(Rows from a 3D modeling dataset)

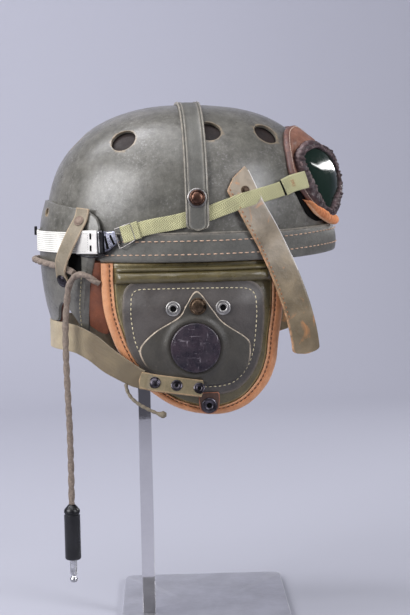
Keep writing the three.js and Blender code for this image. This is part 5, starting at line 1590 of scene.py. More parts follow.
# The binding's section: in from the edge, share of its depth, and wear
BINDING_SECTION = (
    (1, 0.15, 0), (0.8, 0.03, 0), (0.5, 0, 0), (0.25, 0.05, 0), (0.08, 0.2, 0.2), (0.0, 0.5, 0.6),
    (0.08, 0.8, 0.6), (0.25, 0.95, 0.3), (0.5, 1.0, 0), (0.62, 0.97, 0), (0.7, 0.86, 0), (0.76, 0.86, 0),
    (0.82, 0.95, 0.2), (0.9, 0.98, 0.5), (1, 0.9, 0.9),
)
BINDING_SEAM = 0.73


def add_binding(word, side):
    """Tan leather folded over the flap's edge, with an inner piping and a row of dark stitches."""
    place = flap_place(side)
    inner = drawn_in(flap_run, BINDING_WIDTH)
    lift = (BINDING_DEPTH - FLAP_EDGE) / 2
    rings, wear = [], []
    for p, q in zip(flap_run, inner):
        ring = []
        for into, deep, worn in BINDING_SECTION:
            x, y = mix(p.x, q.x, into), mix(p.y, q.y, into)
            swell = 0.35 * noise(Vector((x * 0.12, y * 0.12, side * 4.1))) if deep > 0.1 else 0
            ring.append(place(x, y, deep * BINDING_DEPTH - lift + swell))
            wear.append(worn)
        rings.append(ring)
    skin(f"binding_{word}", rings, TAN_LEATHER, wear + [0.5, 0.5], replaces=[f"ear_binding_{word}"])
    out = Vector((0, side, 0))
    path = [place(mix(p.x, q.x, BINDING_SEAM), mix(p.y, q.y, BINDING_SEAM), BINDING_DEPTH * 0.88 - lift + 0.2)
            for p, q in zip(flap_run, inner)]
    stitches(f"binding_stitches_{word}", places_on(path, lambda p: out, 4.6), DARK_THREAD, length=3.0,
             width=0.8)


# Places on the flap, as shares of its width and drop
EYELETS = (("rear", -0.12, 0.705), ("front", 0.15, 0.705))
COVER_SNAP = (0.012, 0.72)
TAB_SOCKET = (0.065, 0.072)
# Radius and height round an eyelet's flange, ring and hole
EYELET_FLANGE = ((3.6, 0), (7.2, 0), (7.2, 0.3), (6.7, 0.75), (5.6, 0.95), (4.4, 0.9), (3.6, 0.6))
EYELET_RING = ((2.7, 0.1), (4.5, 0.7), (4.7, 1.3), (4.2, 1.75), (3.5, 1.7), (2.9, 1.2))
EYELET_HOLE = ((0, 0.1), (3.2, 0.1), (3.2, 0.3), (0, 0.3))
COVER_TOP = POCKET_WALL + COVER_WALL + LAYER_GAP * 2.2
POCKET_MARGIN = 8


def add_receiver(word, side):
    place = flap_place(side)
    out = Vector((0, side, 0))
    shift = Vector((side * 11.3, 1.7, 8.8))

    def rough(x, y, size):
        return size * noise((Vector((x, y, 0)) + shift) * 0.07)

    def pocket_back(x, y):
        return flap_front(x, y) + LAYER_GAP

    def pocket_front(x, y):
        return pocket_back(x, y) + POCKET_WALL + rough(x, y, 0.5)

    def cover_back(x, y):
        return flap_front(x, y) + POCKET_WALL + LAYER_GAP * 1.8

    def cover_front(x, y):
        away = math.hypot(x - DISC_X, y - DISC_Y)
        moulded = 2.0 * math.exp(-((away - RECEIVER_RADIUS - 2.6) / 3.4) ** 2)
        return cover_back(x, y) + COVER_WALL + moulded + rough(x, y, 0.4)

    pocket = outline(POCKET_OUTLINE, FLAP_WIDTH, FLAP_DROP, 140)
    pad(f"pocket_{word}", pocket, centre(pocket), 26, pocket_front, pocket_back, place, POCKET_LEATHER,
        replaces=[f"receiver_pocket_{word}"])
    path = [place(p.x, p.y, pocket_front(p.x, p.y) + 0.05) for p in inset(pocket, POCKET_MARGIN)]
    stitches(f"pocket_stitches_{word}", places_on(path + path[:1], lambda p: out, 4.6), CREAM_THREAD,
             length=3.1, width=1.0)
    cover = outline(COVER_OUTLINE, FLAP_WIDTH, FLAP_DROP, 160)
    # The cover's curled edge takes its pale third colour along its upper part only: painted highlight
    pad(f"cover_{word}", cover, Vector((0, FLAP_DROP * 0.43, 0)), 30, cover_front, cover_back, place,
        COVER_LEATHER, replaces=[f"receiver_cover_{word}"], curl=0.9,
        worn=lambda y: smoothstep(y / FLAP_DROP, 0.3, 0.42))

    foot = place(DISC_X, DISC_Y, flap_front(DISC_X, DISC_Y) + COVER_TOP)
    r = RECEIVER_RADIUS
    profile = [(0, 0), (r * 0.98, 0), (r, 0.8), (r, 2.4), (r - 0.25, 3.2), (r - 0.9, 3.7), (r - 1.6, 3.9),
               (r - 2.3, 3.75), (r - 3, 3.7), (r * 0.5, 4.0), (r * 0.02, 4.1)]
    lathe(f"receiver_disc_{word}", profile, foot, out, DISC_PLASTIC, sides=96,
          replaces=[f"receiver_{word}"])
    add_flap_snaps(word, place, out)
    add_flap_tab(word, place, out)


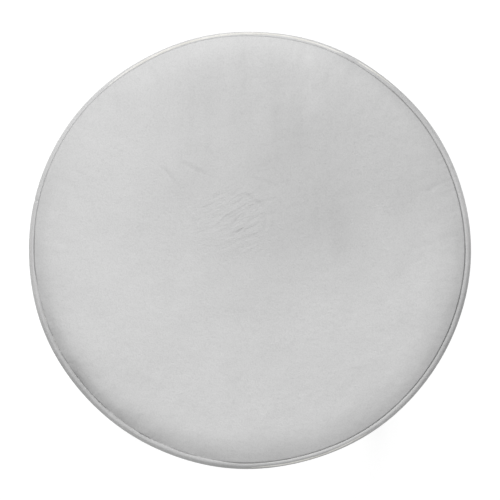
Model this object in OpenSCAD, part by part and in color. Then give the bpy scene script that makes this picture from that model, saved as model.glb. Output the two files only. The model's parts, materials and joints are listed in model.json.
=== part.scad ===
// Round padded shower stool with a swivel seat on a ball-race turntable and four splayed
// telescopic legs locked by snap buttons. Millimetres, +Z up, origin on the floor under
// the seat's centre, legs at their shortest setting.

/* [Seat] */
// Overall diameter of the seat, across the side band
seat_d = 350; // [340:5:370]
// Height of the top of the pad with the legs pushed fully in
seat_h = 430; // [420:5:450]
// Rise of the pad from its edge seam to its middle
crown = 11; // [8:1:14]
// Height of the foam at its edge
foam_edge = 37; // [30:1:40]
// Thickness of the moulded seat board
board_t = 12; // [12:1:15]
// Diameter of the piping that covers the edge seam
welt_d = 4.4; // [4.2:0.2:4.8]
// Thickness of the vinyl cover
vinyl_t = 1.2; // [1:0.1:1.4]

/* [Turntable] */
// Side of the two square plates
plate_side = 150; // [144:2:150]
// Diameter of the balls
ball_d = 6; // [5:0.5:6]
// Number of balls
ball_count = 36; // [24:2:36]
// Radius of the ball race
race_r = 53; // [50:1:54]

/* [Legs] */
// Outside diameter of the upper leg tube
leg_d = 28.6; // [28:0.2:29]
// Outside diameter of the sliding lower leg tube
slide_d = 22.2; // [22:0.1:22.4]
// Wall thickness of both tubes
tube_wall = 1.5; // [1.3:0.1:1.5]
// Angle of each leg from the vertical
splay = 5; // [4:0.5:6]
// Distance of each foot's centre from the stool's axis
foot_r = 185; // [182:1:190]
// Radius of the tube's bend
bend_r = 55; // [50:1:56]
// Step from one height setting to the next
hole_pitch = 20; // [15:1:20]
// Number of height settings
hole_count = 7; // [5:1:7]

/* [Hidden] */
$fn = 64;
LEGS = [1, 2, 3, 4];

gap = 0.15;              // running clearance of the bearing and the guide plug
over = 1;                // how far a cutting shape runs past a face

// Seat
seat_r = seat_d / 2;
seam_z = seat_h - crown;
board_top = seam_z - foam_edge;
board_z = board_top - board_t;
board_r = seat_r - 5.5;
board_edge = 5;          // radius of the board's lower edge
lip = 1.9;               // how far the side band stands out past the welt
welt_r = seat_r - lip - welt_d / 2;
welt_z = seam_z + 0.4;
cord_r = welt_d / 2 - 1;
seam_r = welt_r - welt_d / 2 - 0.3;
dome = 3;                // part of the crown that is one shallow dome
shoulder_w = 24;         // width of the rounded shoulder beside the seam
band_top = seam_z - 2.2;
band_roll = 2.6;         // tight roll of the side band under the welt
hem_r = board_r - 23.5;  // raw edge of the vinyl under the board
flange_t = 1.1;          // sewing flange of the welt
flange_r = seat_r - 4.2;
flange_z = seam_z - 14;
staple_count = 28;
staple_r = board_r - 18.5;
staple_w = 11;
staple_wire = [1, 0.6];

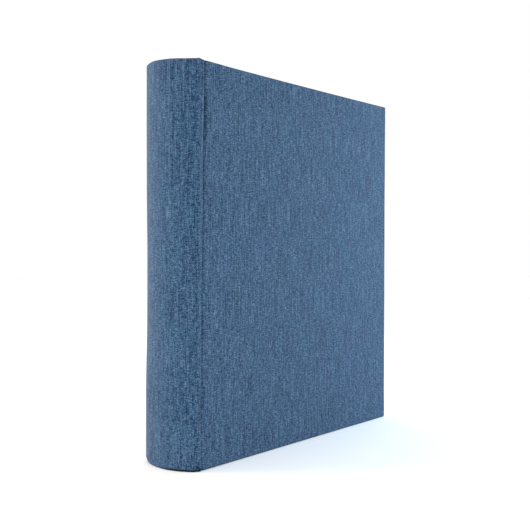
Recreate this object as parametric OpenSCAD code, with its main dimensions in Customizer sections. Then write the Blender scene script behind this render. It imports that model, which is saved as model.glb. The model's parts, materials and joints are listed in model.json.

**WHAT NEEDS TO BE DONE:**
Print, unaltered, every line from the beginning of the material down to the line with "BINDING_SEAM = 0.73".

**SOLUTION FOR THIS PROBLEM:**
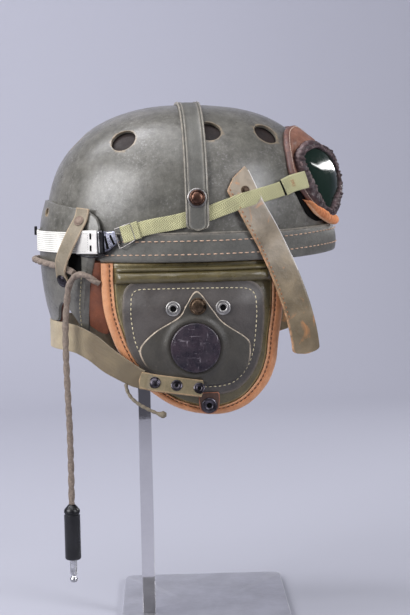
Keep writing the three.js and Blender code for this image. This is part 5, starting at line 1590 of scene.py. More parts follow.
# The binding's section: in from the edge, share of its depth, and wear
BINDING_SECTION = (
    (1, 0.15, 0), (0.8, 0.03, 0), (0.5, 0, 0), (0.25, 0.05, 0), (0.08, 0.2, 0.2), (0.0, 0.5, 0.6),
    (0.08, 0.8, 0.6), (0.25, 0.95, 0.3), (0.5, 1.0, 0), (0.62, 0.97, 0), (0.7, 0.86, 0), (0.76, 0.86, 0),
    (0.82, 0.95, 0.2), (0.9, 0.98, 0.5), (1, 0.9, 0.9),
)
BINDING_SEAM = 0.73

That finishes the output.